Mosè Giacomello, substitute representative of the ECI aimed at requesting a fair law on vaping, comments on criticism by the journal Politico.
Vaping is Not Tobacco – the European Citizens’ Initiative aimed at requesting a European law on vaping separate from the one governing tobacco – is already being called into question, even before the collection of signatures has begun. The first attempt at delegitimising the petition comes from the European edition of Politico, in an article by Katie Jennings entitled: Big Tobacco’s push for Big Vape.
The position of the article was already clear from the questions put to Dustin Dahlmann (Representative) and to myself (Substitute), which substantially focused on the role of Imperial Tobacco, and not on the content of the Initiative. Therefore, given the presence of Valerio Forconi, representing Belgium and an employee of Imperial Tobacco (which made a € 10,000 contribution to the development of the software platform of the Initiative) and Dustin Dahlmann, representing the German association BfTG, I too had necessarily to be portrayed as a representative of the “national vaping industry associations”. A paid version of the article even stated that “Giacomello is president of the Italian vaping association Vapitaly”.

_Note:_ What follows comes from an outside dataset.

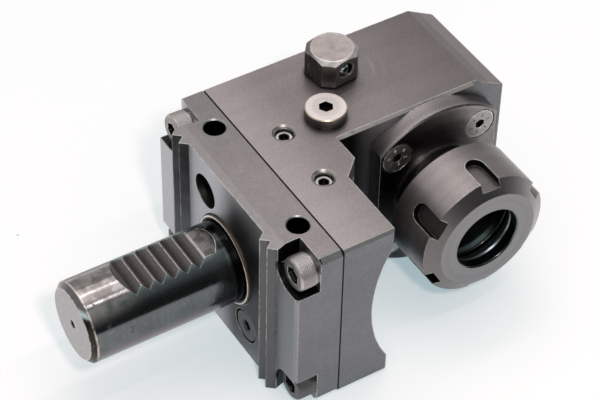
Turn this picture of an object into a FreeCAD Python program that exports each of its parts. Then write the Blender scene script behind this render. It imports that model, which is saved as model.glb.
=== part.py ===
import FreeCAD, Part
import math
import os

# Right-angle collet chuck holder with a racked round shank. Units mm.
# X runs from the shank to the head, the nut points to -Y, Z is up.
# The origin is on the shank's axis, at the plate's main front face.

V = FreeCAD.Vector

# Clearances, radial, and the small edge breaks
RUN = 0.04
LOOSE = 0.1
HALF_MM = 0.5
EDGE = 0.9
SEAM = 0.25

# Shank: ground length, seat in the plate, pivot in the block
SHANK_R = 12.5
SHANK_LEN = 49.8
SHANK_CHAMFER = 1.6
SHANK_SEAT_R = 11.0
PIVOT_R = 9.0
PIVOT_LEN = 12.0
PIVOT_ROOM = 0.6
CENTRE_HOLE_R = 1.2
CENTRE_HOLE_DEPTH = 5.0
CENTRE_MOUTH_R = 1.35
CENTRE_MOUTH_DEPTH = 0.15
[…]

It took several e-mails to request that this be rectified, but all I managed to obtain was the removal of the word “associations” – I explained to Jennings that the associations would not have tolerated what she had written – and the rewording of the sentence as follows: “Giacomello represent vaping industry interests in Italy”. Which is equally incorrect. The journalist could not, of course, admit that I have never represented the associations of companies in the sector – I have always worked with consumers’ associations – because this would have brought the whole proposition her article is based on crashing down like a house of cards. Besides, the European Commission had already clarified for her that the Initiative was perfectly legitimate.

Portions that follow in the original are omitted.